Learn to use your reel’s braking and spool tensioning system. High-end baitcaster have adjustable brake and spool tension, but even budget baitcasters have knobs that allow you to adjust the spool tension for your lure weight. 

If your reel has an adjustable braking system, I’d recommend adjusting it on the conservative side, which will reduce casting distance, but prevent backlashes. A good rule of thumb for a new caster is to tighten the spool tension knob until the lure slowly falls to the ground with an open bail.  

If you’re spooling your reel up with a braided fishing line, be sure to use backing. By adding a few yards of monofilament to the spool before the braid, you’ll give the braid something to bite into and prevent slipping. 
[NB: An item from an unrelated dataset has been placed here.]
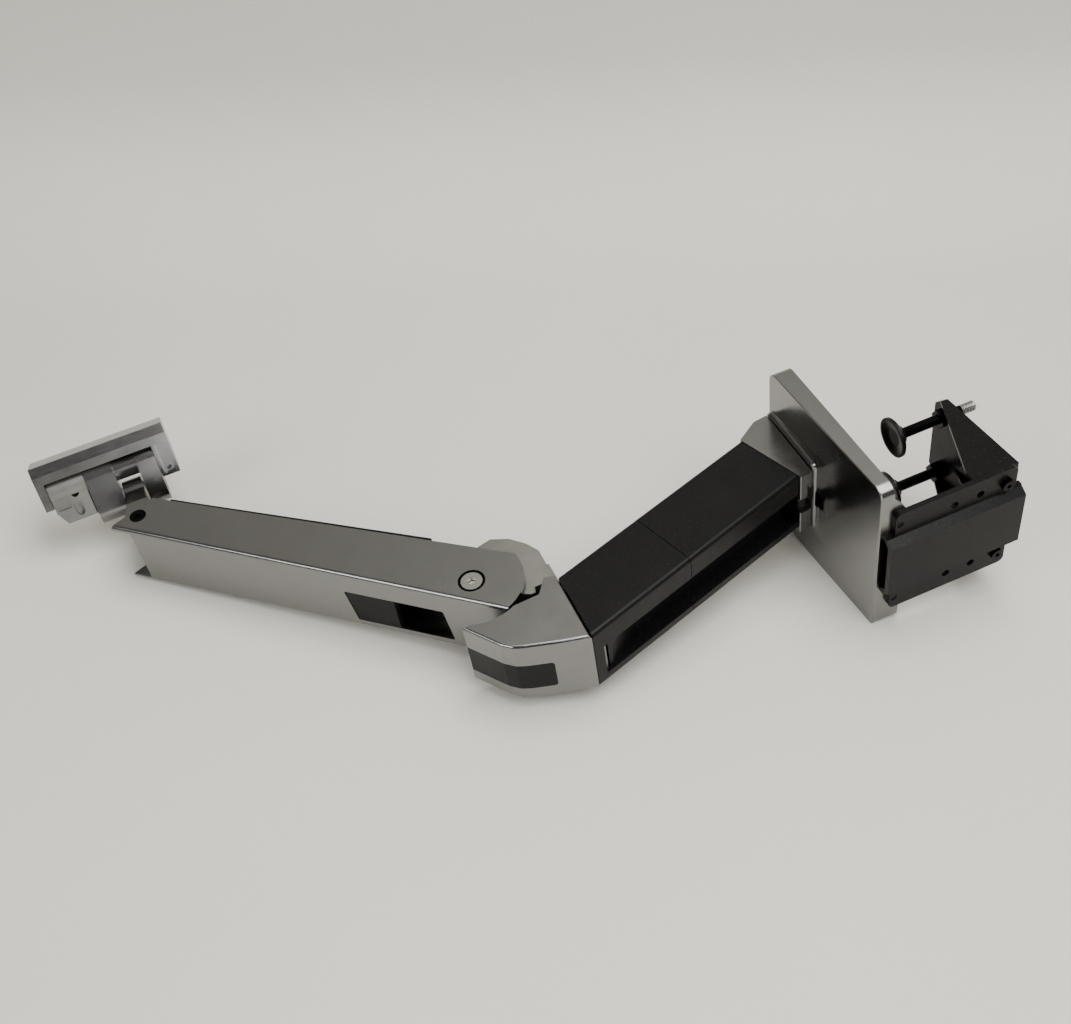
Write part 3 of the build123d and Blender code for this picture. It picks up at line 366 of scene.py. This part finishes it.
def node_slots():
    """Material slot of every node, from the record."""
    return {s["node"]: s["material_slot"] for s in frame["record"]["subparts"]}


# ------------------------------------------------------------------ meshes
def mesh_object(name, points, faces, smooth=True):
    """A new object from arrays of points and faces."""
    mesh = bpy.data.meshes.new(name)
    mesh.from_pydata(points.tolist(), [], faces)
    mesh.update()
    mesh.polygons.foreach_set("use_smooth", np.full(len(mesh.polygons), smooth))
    piece = bpy.data.objects.new(name, mesh)
    bpy.context.scene.collection.objects.link(piece)
    return piece


def ring_faces(rings, around):
    """Quads between closed rings of points, outward when rings run against the turn."""
    i = np.arange(rings - 1)[:, None] * around
    j = np.arange(around)[None, :]
    k = (j + 1) % around
    return np.stack([i + j, i + k, i + around + k, i + around + j], -1).reshape(-1, 4).tolist()


def clamp_rod(side):
    """Threaded rod. The radius at height z and angle a is the crest radius less the depth times a
    triangle wave of z over the pitch minus a over a full turn; ends are chamfered and the lower one
    has a hexagon socket whose radius is the apothem over the cosine of the angle to the nearest flat."""
    low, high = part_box(f"clamp_screw_{side}")
    centre = (low + high) / 2
    crest = (high.x - low.x) / 2
    pitch, depth = sizes().thread_pitch, sizes().thread_depth
    around = 48
    z = np.arange(low.z, high.z, pitch / 10)
    angle = np.arange(around) / around * 2 * math.pi
    zz, aa = np.meshgrid(z, angle, indexing="ij")
    phase = (zz / pitch - aa / (2 * math.pi)) % 1.0
    wave = np.abs(phase * 2 - 1)
    plain = np.clip((zz - low.z - 1.2 * MM) / MM, 0, 1) * np.clip((high.z - 0.6 * MM - zz) / MM, 0, 1)
    radius = crest - depth * np.clip(wave * 1.25 - 0.12, 0, 1) * plain
    radius = np.minimum(radius, crest - 0.9 * MM + (zz - low.z))
    radius = np.minimum(radius, crest - 0.4 * MM + (high.z - zz))
    thread = np.stack([radius * np.cos(aa), radius * np.sin(aa), zz], -1)
    nearest = (angle + math.pi / 6) % (math.pi / 3) - math.pi / 6
    socket = 2.0 * MM / np.cos(nearest)

    def ring(reach, height):
        """One closed ring of points, its radius given around the turn."""
        return np.stack([reach * np.cos(angle), reach * np.sin(angle), np.full(around, height)], -1)

    inner = np.stack(
        [
            ring(socket * CLOSED_TIP, low.z + 6 * MM),
            ring(socket * 1.0, low.z + 5 * MM),
            ring(socket * 1.0, low.z),
        ]
    )
    top = ring(CLOSED_TIP * crest, z[-1])[None]
    points = np.concatenate([inner, thread, top]).reshape(-1, 3) + np.array([centre.x, centre.y, 0.0])
    faces = ring_faces(len(inner) + len(z) + 1, around)
    piece = mesh_object(f"rod_thread_{side}", points, faces)
    paint(piece, "blackened_steel")
    piece.data.materials.append(make_materials()["zinc_steel"])
    face_z = points[np.array(faces)].mean(axis=1)[:, 2]
    piece.data.polygons.foreach_set("material_index", (face_z < low.z + sizes().bright_end).astype(int))
    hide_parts(f"clamp_screw_{side}")
    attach(piece, f"clamp_{side}")
    return piece


# ------------------------------------------------------------------ stage
VIEW_RIGHT = Vector((0.381, -0.126, -0.916))
VIEW_UP = Vector((-0.645, 0.673, -0.361))
VIEW_BACK = Vector((0.662, 0.729, 0.175))
VIEW_PLACE = Vector((0.6209, 0.7424, 0.3850))
FLOOR_NORMAL = Vector((-0.06, 0.99, -0.11)).normalized()
FLOOR_DROP = -0.0735
SWEEP_START = 0.352
SWEEP_RADIUS = 0.16
# painted shade on the wall: the height over which the paper darkens, and the share of its brightness left
# there
WALL_PAINTED_SHADE_HEIGHT = 0.45
WALL_PAINTED_SHADE = 0.50
FLOOR_REACH = 1.6
FLOOR_HALF_WIDTH = 2.6
WALL_HEIGHT = 2.5
LIT_MIDDLE = Vector((-0.05, 0.0, 0.25))
HEAD_PLACE = Vector((-0.22, 0.0, 0.48))
FRONT_BOX_PLACE = Vector((1.7, 0.55, 0.1))
WARM_WHITE = (1.0, 0.985, 0.955)
ROOM_STRENGTH = 0.42
LENS_MM = 47.06
SENSOR_MM = 36.0


def floor_axes():
    """Directions on the floor: away from the camera, and across."""
    across = (VIEW_RIGHT - VIEW_RIGHT.dot(FLOOR_NORMAL) * FLOOR_NORMAL).normalized()
    away = FLOOR_NORMAL.cross(across).normalized()
    return away, across


def floor_material():
    """Matt paper: pale and faintly mottled, with painted shade that darkens it up the wall so that the
    polished faces that mirror it read as grey metal; clear when seen from behind so that the object stays
    in view."""
    material, tree = new_material("matt paper")
    place = add(tree, "ShaderNodeTexCoord").outputs["Object"]
    patch = noise(tree, place, 0.25, 3.0)
    fine = noise(tree, place, 2.5 * MM, 3.0)
    base = linear(colours().floor)
    rise = add(
        tree, "ShaderNodeVectorMath", {0: place}, {1: tuple(FLOOR_NORMAL)}, operation="DOT_PRODUCT"
    ).outputs["Value"]
    mottled = blend_colour(tree, patch, base, dimmed(base, 0.93))
    # painted shade: the paper's colour darkens with its height up the wall, standing in for the light
    # falling off there
    painted_wall_shade = add(tree, "ShaderNodeMix", {}, {7: dimmed(base, WALL_PAINTED_SHADE)}, data_type="RGBA")
    tree.links.new(ramp(tree, rise, 0.0, WALL_PAINTED_SHADE_HEIGHT, 0.0, 1.0), painted_wall_shade.inputs[0])
    tree.links.new(mottled, painted_wall_shade.inputs[6])
    paper = add(
        tree,
        "ShaderNodeBsdfPrincipled",
        {"Base Color": painted_wall_shade.outputs[2], "Normal": bumped(tree, fine, 0.05 * MM, 0.5)},
        {"Roughness": 0.7, "Specular IOR Level": 0.3},
    )
    clear = add(tree, "ShaderNodeBsdfTransparent")
    behind = add(tree, "ShaderNodeNewGeometry").outputs["Backfacing"]
    mix = add(tree, "ShaderNodeMixShader", {0: behind, 1: paper.outputs[0], 2: clear.outputs[0]})
    finish_material(tree, mix)
    return material


def make_floor():
    """Paper sweep: flat under the object, then a quarter-round up to a wall.
    Points follow the path length s: flat up to the start, an arc of the sweep radius, then straight up."""
    away, across = floor_axes()
    arc = SWEEP_RADIUS * math.pi / 2
    s = np.concatenate(
        [
            np.linspace(-FLOOR_REACH, SWEEP_START, 12),
            SWEEP_START + np.linspace(0, arc, 24)[1:],
            [SWEEP_START + arc + WALL_HEIGHT],
        ]
    )
    turn = np.clip((s - SWEEP_START) / SWEEP_RADIUS, 0, math.pi / 2)
    along = np.minimum(s, SWEEP_START) + SWEEP_RADIUS * np.sin(turn)
    rise = SWEEP_RADIUS * (1 - np.cos(turn)) + np.maximum(s - SWEEP_START - arc, 0)
    side = np.linspace(-FLOOR_HALF_WIDTH, FLOOR_HALF_WIDTH, 9)
    origin = np.array(FLOOR_NORMAL * FLOOR_DROP)
    grid = (
        origin
        + along[:, None, None] * np.array(away)
        + rise[:, None, None] * np.array(FLOOR_NORMAL)
        + side[None, :, None] * np.array(across)
    )
    rows, columns = grid.shape[:2]
    i = np.arange(rows - 1)[:, None] * columns
    j = np.arange(columns - 1)[None, :]
    faces = np.stack([i + j, i + j + 1, i + columns + j + 1, i + columns + j], -1).reshape(-1, 4)
    piece = mesh_object("paper_sweep", grid.reshape(-1, 3), faces.tolist())
    facing = Vector(piece.data.polygons[0].normal)
    if facing.dot(FLOOR_NORMAL) < 0:
        piece.data.flip_normals()
    piece.data.materials.append(floor_material())


def soft_light(name, place, target, width, height, power, tone=(1.0, 1.0, 1.0)):
    """A rectangular soft box aimed at a point."""
    light = bpy.data.lights.new(name, "AREA")
    light.shape = "RECTANGLE"
    light.size = width
    light.size_y = height
    light.energy = power
    light.color = tone
    lamp = bpy.data.objects.new(name, light)
    lamp.location = place
    lamp.rotation_mode = "QUATERNION"
    lamp.rotation_quaternion = (Vector(target) - Vector(place)).to_track_quat("-Z", "Y")
    bpy.context.scene.collection.objects.link(lamp)


def room_light():
    """Grey room: bright overhead, dimmer towards the sides and darkest behind the camera.
    Brightness is a remap of the cosine between the view direction and the floor normal,
    times a remap of its cosine with the direction towards the camera."""
    world = bpy.data.worlds.new("grey room")
    world.use_nodes = True
    tree = world.node_tree
    tree.nodes.clear()
    place = add(tree, "ShaderNodeTexCoord").outputs["Generated"]
    shares = []
    for axis, low, high, dark, bright in (
        (FLOOR_NORMAL, 0.0, 0.95, 0.10, 1.0),
        (VIEW_BACK, -0.1, 0.9, 1.0, 0.22),
    ):
        lean = add(
            tree, "ShaderNodeVectorMath", {0: place}, {1: tuple(axis)}, operation="DOT_PRODUCT"
        ).outputs["Value"]
        shares.append(ramp(tree, lean, low, high, dark, bright))
    share = add(tree, "ShaderNodeMath", {0: shares[0], 1: shares[1]}, operation="MULTIPLY")
    power = add(tree, "ShaderNodeMath", {0: share.outputs[0]}, {1: ROOM_STRENGTH}, operation="MULTIPLY")
    glow = add(
        tree, "ShaderNodeBackground", {"Strength": power.outputs[0]}, {"Color": WARM_WHITE + (1.0,)}
    )
    add(tree, "ShaderNodeOutputWorld", {"Surface": glow.outputs[0]})
    bpy.context.scene.world = world


def make_lights():
    """Large overhead soft box, a weak side box and a weak front box that the head faces mirror."""
    away, across = floor_axes()
    middle = LIT_MIDDLE
    up = FLOOR_NORMAL
    overhead = middle + up * 1.5 - away * 0.3 + across * 0.45
    left = middle + up * 1.2 - across * 1.2 - away * 1.1
    soft_light("overhead_box", overhead, middle, 2.0, 1.0, 45, WARM_WHITE)
    soft_light("left_box", left, middle, 0.9, 0.9, 15, (1.0, 0.99, 0.97))
    soft_light("front_box", FRONT_BOX_PLACE, HEAD_PLACE, 1.1, 0.8, 11, (1.0, 0.995, 0.98))
    room_light()


def make_camera():
    """Camera at the chosen viewing angle, level with the floor the object lies on."""
    data = bpy.data.cameras.new("view")
    data.sensor_width = SENSOR_MM
    data.lens = LENS_MM
    data.clip_end = 30.0
    camera = bpy.data.objects.new("view", data)
    back = VIEW_BACK.normalized()
    right = (VIEW_RIGHT - VIEW_RIGHT.dot(back) * back).normalized()
    up = back.cross(right)
    turn = Matrix((right, up, back)).transposed().to_4x4()
    camera.matrix_world = Matrix.Translation(VIEW_PLACE) @ turn
    bpy.context.scene.collection.objects.link(camera)
    bpy.context.scene.camera = camera


# ------------------------------------------------------------------ operators
class MONITORARM_OT_paint(bpy.types.Operator):
    """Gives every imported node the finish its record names"""

    bl_idname = "monitorarm.paint"
    bl_label = "Paint parts"

    def execute(self, context):
        for node, slot_name in node_slots().items():
            paint(frame["nodes"][node], slot_name)
        return {"FINISHED"}


class MONITORARM_OT_rods(bpy.types.Operator):
    """Makes the two threaded clamp rods"""

    bl_idname = "monitorarm.rods"
    bl_label = "Clamp rods"

    def execute(self, context):
        for side in ("left", "right"):
            clamp_rod(side)
        return {"FINISHED"}


class MONITORARM_OT_stage(bpy.types.Operator):
    """Makes the floor, lights, world and camera"""

    bl_idname = "monitorarm.stage"
    bl_label = "Stage"

    def execute(self, context):
        make_floor()
        make_lights()
        make_camera()
        return {"FINISHED"}


OPERATORS = (MONITORARM_OT_paint, MONITORARM_OT_rods, MONITORARM_OT_stage)


class MONITORARM_PT_panel(bpy.types.Panel):
    """Buttons for each step, in the order they run"""

    bl_label = "Monitor Arm"
    bl_idname = "MONITORARM_PT_panel"
    bl_space_type = "VIEW_3D"
    bl_region_type = "UI"
    bl_category = "Monitor Arm"

    def draw(self, context):
        for operator in OPERATORS:
            self.layout.operator(operator.bl_idname)


CLASSES = (MonitorArmColours, MonitorArmSizes) + OPERATORS + (MONITORARM_PT_panel,)


def register():
    """Registers the settings, operators and panel."""
    for item in CLASSES:
        bpy.utils.register_class(item)
    bpy.types.Scene.monitor_arm_colours = bpy.props.PointerProperty(type=MonitorArmColours)
    bpy.types.Scene.monitor_arm_sizes = bpy.props.PointerProperty(type=MonitorArmSizes)


def unregister():
    """Removes what register added."""
    del bpy.types.Scene.monitor_arm_sizes
    del bpy.types.Scene.monitor_arm_colours
    for item in reversed(CLASSES):
        bpy.utils.unregister_class(item)


def main():
    """Runs every step in order."""
    register()
    bpy.ops.monitorarm.paint()
    bpy.ops.monitorarm.rods()
    bpy.ops.monitorarm.stage()


if __name__ == "__main__":
    main()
You can use electrical tape to prevent deep, day-ending backlashes. Pull a cast length plus a little more of line out. Then take a few inches of electrical tape and wrap it around your spool. Reel up the line you pulled out. Here’s a video on how to do it if you’re a visual learner. 

FAQs

Q: Is fluorocarbon or monofilament better for a baitcaster? 

Fluoro has come a long way, and modern lines are nimble, low memory, and low stretch. They’re an all-around great option for baitcasting reels. The exception is for topwater fishing where mono is better because it floats. Braid is ideal for fishing in thick vegetation. 
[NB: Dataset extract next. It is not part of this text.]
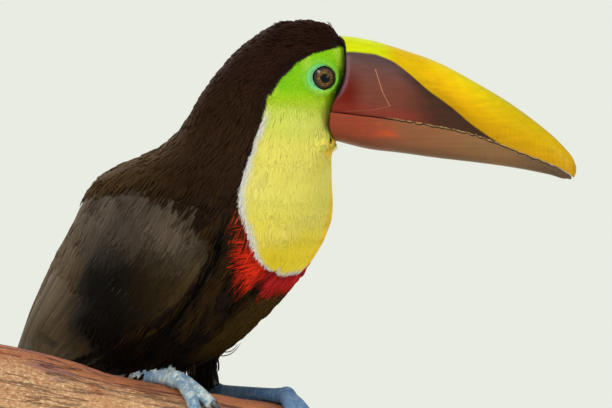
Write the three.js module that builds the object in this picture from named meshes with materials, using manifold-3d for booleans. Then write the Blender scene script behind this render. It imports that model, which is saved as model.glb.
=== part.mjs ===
// A yellow-throated toucan at life size, perched on a cut length of branch on a display stand.
// Millimetres, +Z up, with the origin at the centre of the base's underside.
// The trunk faces -Y and the bird's left side is +X.
// Most shapes are given in "bird" numbers: x to its left, ahead (towards -Y) and height.

import * as THREE from "three";
import { mergeVertices } from "three/addons/utils/BufferGeometryUtils.js";
import Module from "manifold-3d";

const wasm = await Module();
wasm.setup();

const toRadians = THREE.MathUtils.degToRad;

// ---------------------------------------------------------------- driving dimensions

const GAP = 0.3; // clearance between solids that meet

// Where the bird's own origin stands on the base.
const BIRD_X = 12;
const BIRD_AHEAD = 6;

// Display stand.
const BASE_RADIUS = 110;
const BASE_HEIGHT = 14;
const BASE_EDGE = 2;
const ROD_RADIUS = 5;
const ROD_PLACES = { 1: -46, 2: 56 }; // distance along the perch from the right foot

// Perch: a round branch that slopes down ahead of the bird and to its left.
const PERCH_RADIUS = 35;
const PERCH_TOP = 233; // height of its crest under the right foot
const PERCH_SLOPE = toRadians(13);
const PERCH_HEADING = toRadians(42); // from the bird's left, turned ahead
const PERCH_UPHILL = 128; // length behind the right foot
const PERCH_DOWNHILL = 116; // length past it
const PERCH_RIPPLE = 1.3; // how far its surface swells and sinks

// Feet.
const RIGHT_FOOT = { x: -27, ahead: -7 };
const FEET_APART = 73; // along the perch
const TARSUS_LENGTH = 51;
const TARSUS_RADIUS = 4.5;
const ANKLE_RADIUS = 5.4;
const PAD_RADIUS = 6.2;
const TOE_RADIUS = 4.8;
const TOE_TIP_RADIUS = 3.8;
const TOE_START = 3; // where a toe's middle line leaves the pad's centre
const TOE_CLEARANCE = 0.6; // between a toe and the branch, over its ripples
const KNUCKLE = 0.3; // how far the joints of a toe swell
const CLAW_LENGTH = 13;
const CLAW_TAPER = [1, 0.84, 0.63, 0.38, 0.12]; // shares of the claw's radius along it
const CLAW_RADIUS = 2.6;
const CLAW_HEIGHT = 4.2; // middle of a claw's root over the branch
const CLAW_RISE = 1.6;
const CLAW_DROP = 4.4;

// Neck pivot, about which the head turns, and how far it turns to the bird's left.
const PIVOT_AHEAD = 47.6;
const HEAD_TURN = 24;

// Horizontal slices through head, neck and trunk:
// height, back and front measured from the pivot, half width, turn in degrees, fullness.
const BODY_SLICES = [
  [202, -191, -156, 15, 0, 2.0],
  [212, -189, -134, 22, 0, 2.0],
  [222, -186, -106, 29, 0, 2.1],
  [232, -182, -76, 37, 0, 2.1],
  [243, -178, -47, 45, 0, 2.2],
  [254, -174, -32, 52, 0, 2.2],
  [276, -164.5, -6, 56, 0, 2.2],
  [302, -150.5, 19, 58, 0, 2.2],
  [320, -140.5, 31, 58, 0, 2.2],
  [337, -132, 35.5, 56, 0, 2.2],
  [353.5, -114, 35, 51, 6, 2.2],
  [368, -86, 35.5, 42, 13, 2.2],
  [378, -63.5, 35, 33.5, 18, 2.2],
  [389, -56, 37, 30, 22, 2.3],
  [400, -49, 39.5, 28, HEAD_TURN, 2.4],
  [409, -43, 45, 26.5, HEAD_TURN, 2.6],
  [418, -36, 47.5, 25.5, HEAD_TURN, 2.7],
  [431, -25, 47, 23.5, HEAD_TURN, 2.7],
  [441, -13, 41, 19.5, HEAD_TURN, 2.5],
  [447, -3.5, 35.5, 14.5, HEAD_TURN, 2.2],
  [450.2, 7, 29, 8, HEAD_TURN, 2.0],
];
const BODY_RINGS = 24;
const BODY_SIDES = 24;

// Upright slices through the bill, by distance ahead of the pivot: top, bottom, half width.
const BILL_SLICES = [
  [30, 441, 380.5, 21.8],
  [40, 441, 377.5, 21.8],
  [55, 439, 373.8, 20.2],
  [76, 433, 371.2, 17.6],
  [98.5, 425, 368.2, 15],
  [120, 413.6, 365.8, 12.8],
  [142.5, 400, 362.8, 10.4],
  [157, 389.4, 360.2, 8.6],
  [168, 380.2, 357.6, 6.8],
  [174.5, 373.4, 355, 4.8],
  [178.5, 368, 355.6, 2.6],
];
const BILL_TIP = { ahead: 180.3, height: 362 };
const BILL_FULLNESS = 2.3;
const BILL_RINGS = 14;
const BILL_SIDES = 18;
const LOWER_BILL_END = 169;

// The edge where the bill meets the face, and the line where the bill's halves meet.
const FACE_EDGE = [
  [33.5, 452],
  [37.5, 442.5],
  [43, 437],
  [44.3, 430],
  [44.3, 418],
  [41.5, 409],
  [36.5, 400],
  [34.2, 389],
  [35.2, 381],
  [36.5, 376.5],
];
const GAPE_LINE = [
  [28, 397],
  [55, 393],
  [76, 389.3],
  [98.5, 385.7],
  [115, 382.3],
  [132, 376.6],
  [147, 370.8],
  [159, 366.2],
  [LOWER_BILL_END, 361.6],
];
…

Q: How much should I spend on a baitcaster? 

Baitcasters in the $100 to $200 range offer a lot of performance for the money.

Q: What weight line is best for a baitcaster? 

Twenty-pound fluorocarbon or 65-pound braid are good all-around line weights for 150-size baitcasting reels. 

Final Thoughts on Baitcaster Combos

Buying one of the best baitcaster combos is a great way to get started and save a few bucks. With practice, they’ll allow you to cast more accurately than a spinning rod, and many anglers prefer baitcasting ergonomics. If you’re on a budget, I can’t recommend the Bass Pro Shops Tourney Special enough. If you’re looking for something that will last a little longer and be more refined, the Daiwa Tatula CT/Bass Pro Shops Johnny Morris Carbonlite 2.0 Baitcast Combo is my top choice.